Instruction:
Print all of the data exactly as written.

Source excerpt:
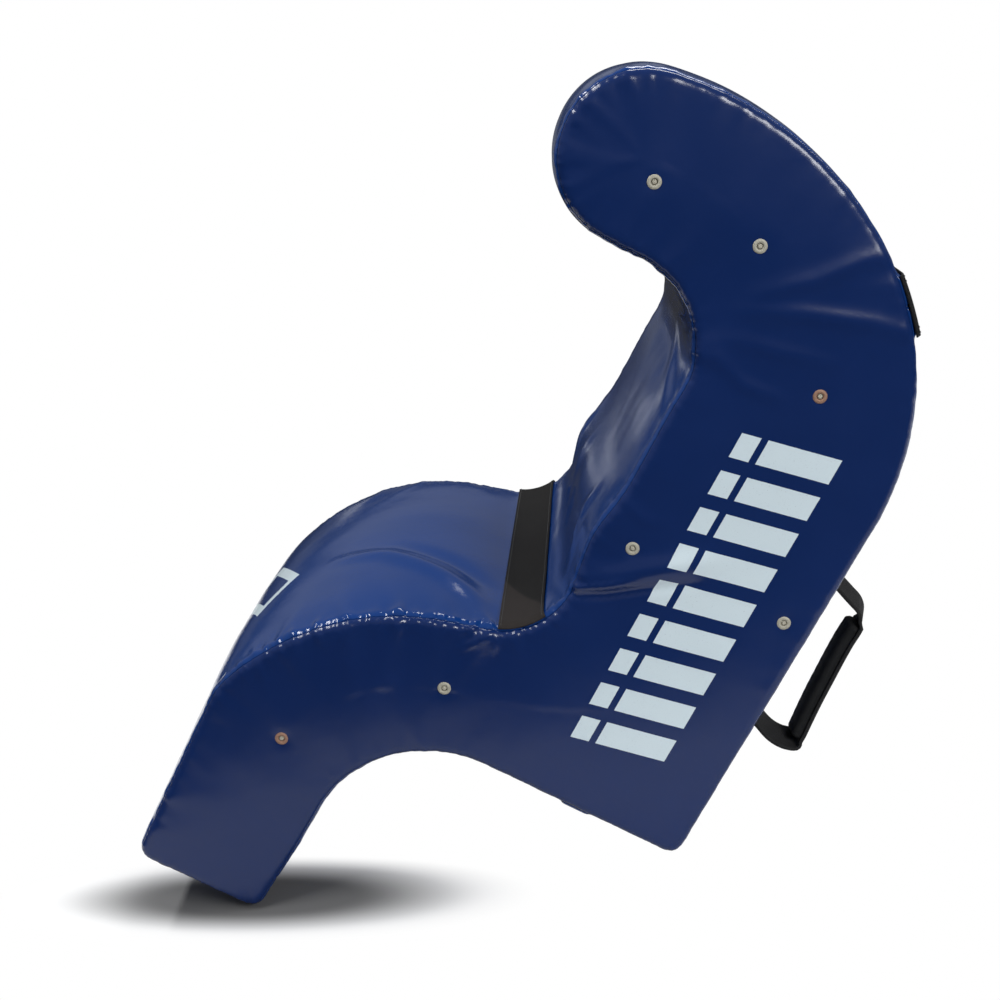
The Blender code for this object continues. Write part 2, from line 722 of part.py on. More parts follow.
# Places that several pieces share
SIDES = {"near": -1, "far": 1}
FOAM_INSET = COVER_THICKNESS + SEAM_GAP
EYELET_LIP_RADIUS = (EYELET_FLANGE + EYELET_BARREL) / 2
HANDLE_HIGH = BACK_HEIGHT - HANDLE_BELOW_SHOULDER
HANDLE_PIVOT = 3 * SEAM_GAP + ANCHOR_THICKNESS + math.hypot(HANDLE_NECK_TAIL, HANDLE_NECK_WIDTH / 2)
COIL_OUTER_FACE = COVER_THICKNESS - COIL_THICKNESS
SLIDER_INNER_FACE = FOAM_INSET + TAPE_THICKNESS + SLIDER_PLAY

# The outline, and the line on which the bag stands
OUTLINE = draw_outline()
HEEL_CENTRE = Vector((FOOT_LENGTH - LEG_REACH, -LEG_DROP))
HEEL_CENTRE += CORNER_RADIUS * Vector((-math.tan(math.radians(45 - SHIN_LEAN / 2)), 1.0))
ALONG_FLOOR = (Vector((-CORNER_RADIUS, CORNER_RADIUS)) - HEEL_CENTRE).normalized()
LEAN_ANGLE = math.atan2(ALONG_FLOOR.y, ALONG_FLOOR.x)
UPWARD = Vector((-ALONG_FLOOR.y, 0.0, ALONG_FLOOR.x))
HEEL_CONTACT = Vector((HEEL_CENTRE.x, 0.0, HEEL_CENTRE.y)) - UPWARD * CORNER_RADIUS

FOAM = make_foam()
make_side_panels()
GUSSETS = make_gussets()
make_eyelets()
cut_eyelet_pockets(FOAM)
for SIDE, SIGN in SIDES.items():
    make_handle(SIDE, SIGN)
make_zip(GUSSETS["gusset_arch"], FOAM["foam_torso"])
lean_on_edges()
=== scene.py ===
import functools
import json
import math

import bmesh
import bpy
import numpy as np
from mathutils import Matrix, Vector, noise
from mathutils.geometry import delaunay_2d_cdt


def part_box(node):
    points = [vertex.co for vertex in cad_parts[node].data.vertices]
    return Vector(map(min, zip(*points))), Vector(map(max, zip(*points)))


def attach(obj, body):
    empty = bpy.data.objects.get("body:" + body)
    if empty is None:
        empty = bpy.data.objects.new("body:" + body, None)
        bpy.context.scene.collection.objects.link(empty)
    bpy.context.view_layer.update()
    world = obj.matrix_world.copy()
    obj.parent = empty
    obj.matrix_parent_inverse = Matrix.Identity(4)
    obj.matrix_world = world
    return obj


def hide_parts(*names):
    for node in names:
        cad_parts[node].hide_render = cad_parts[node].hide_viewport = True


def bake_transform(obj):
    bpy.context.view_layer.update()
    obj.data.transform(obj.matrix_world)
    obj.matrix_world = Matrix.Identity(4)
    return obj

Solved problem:
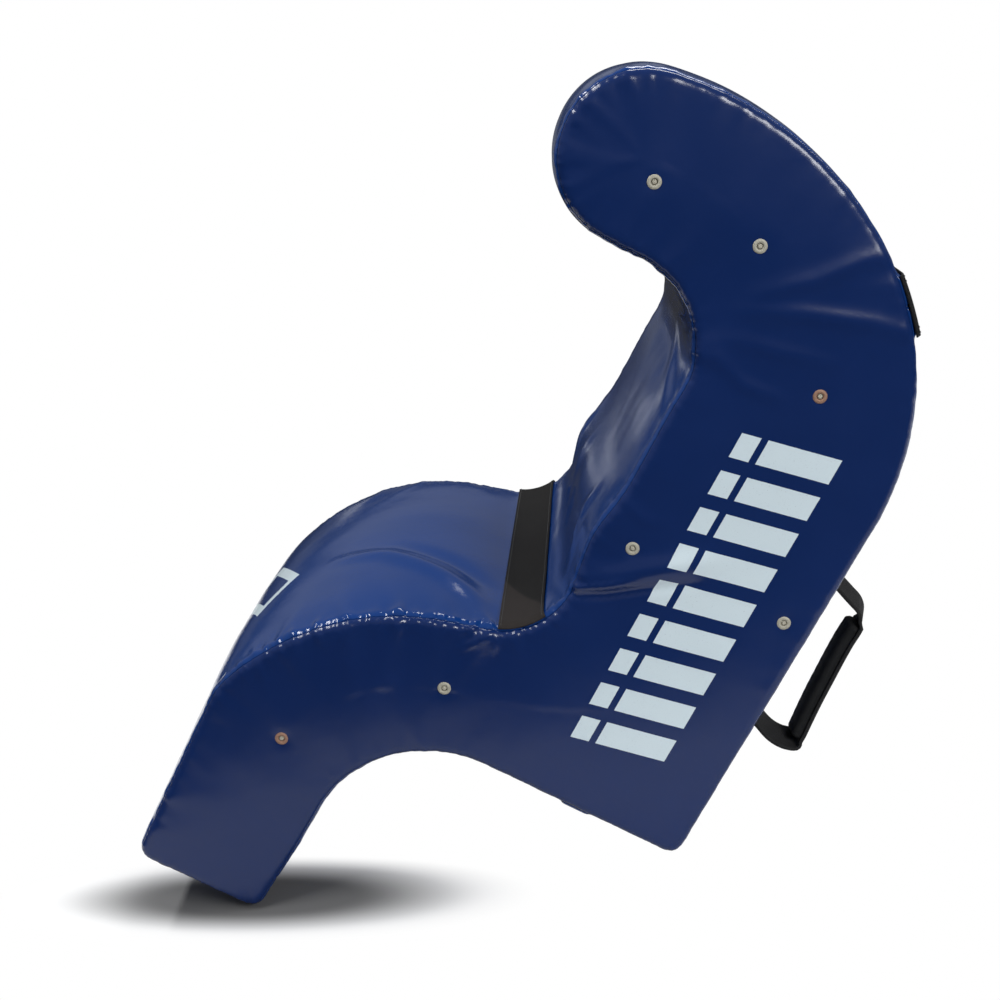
The Blender code for this object continues. Write part 2, from line 722 of part.py on. More parts follow.
# Places that several pieces share
SIDES = {"near": -1, "far": 1}
FOAM_INSET = COVER_THICKNESS + SEAM_GAP
EYELET_LIP_RADIUS = (EYELET_FLANGE + EYELET_BARREL) / 2
HANDLE_HIGH = BACK_HEIGHT - HANDLE_BELOW_SHOULDER
HANDLE_PIVOT = 3 * SEAM_GAP + ANCHOR_THICKNESS + math.hypot(HANDLE_NECK_TAIL, HANDLE_NECK_WIDTH / 2)
COIL_OUTER_FACE = COVER_THICKNESS - COIL_THICKNESS
SLIDER_INNER_FACE = FOAM_INSET + TAPE_THICKNESS + SLIDER_PLAY

# The outline, and the line on which the bag stands
OUTLINE = draw_outline()
HEEL_CENTRE = Vector((FOOT_LENGTH - LEG_REACH, -LEG_DROP))
HEEL_CENTRE += CORNER_RADIUS * Vector((-math.tan(math.radians(45 - SHIN_LEAN / 2)), 1.0))
ALONG_FLOOR = (Vector((-CORNER_RADIUS, CORNER_RADIUS)) - HEEL_CENTRE).normalized()
LEAN_ANGLE = math.atan2(ALONG_FLOOR.y, ALONG_FLOOR.x)
UPWARD = Vector((-ALONG_FLOOR.y, 0.0, ALONG_FLOOR.x))
HEEL_CONTACT = Vector((HEEL_CENTRE.x, 0.0, HEEL_CENTRE.y)) - UPWARD * CORNER_RADIUS

FOAM = make_foam()
make_side_panels()
GUSSETS = make_gussets()
make_eyelets()
cut_eyelet_pockets(FOAM)
for SIDE, SIGN in SIDES.items():
    make_handle(SIDE, SIGN)
make_zip(GUSSETS["gusset_arch"], FOAM["foam_torso"])
lean_on_edges()
=== scene.py ===
import functools
import json
import math

import bmesh
import bpy
import numpy as np
from mathutils import Matrix, Vector, noise
from mathutils.geometry import delaunay_2d_cdt


def part_box(node):
    points = [vertex.co for vertex in cad_parts[node].data.vertices]
    return Vector(map(min, zip(*points))), Vector(map(max, zip(*points)))


def attach(obj, body):
    empty = bpy.data.objects.get("body:" + body)
    if empty is None:
        empty = bpy.data.objects.new("body:" + body, None)
        bpy.context.scene.collection.objects.link(empty)
    bpy.context.view_layer.update()
    world = obj.matrix_world.copy()
    obj.parent = empty
    obj.matrix_parent_inverse = Matrix.Identity(4)
    obj.matrix_world = world
    return obj


def hide_parts(*names):
    for node in names:
        cad_parts[node].hide_render = cad_parts[node].hide_viewport = True


def bake_transform(obj):
    bpy.context.view_layer.update()
    obj.data.transform(obj.matrix_world)
    obj.matrix_world = Matrix.Identity(4)
    return obj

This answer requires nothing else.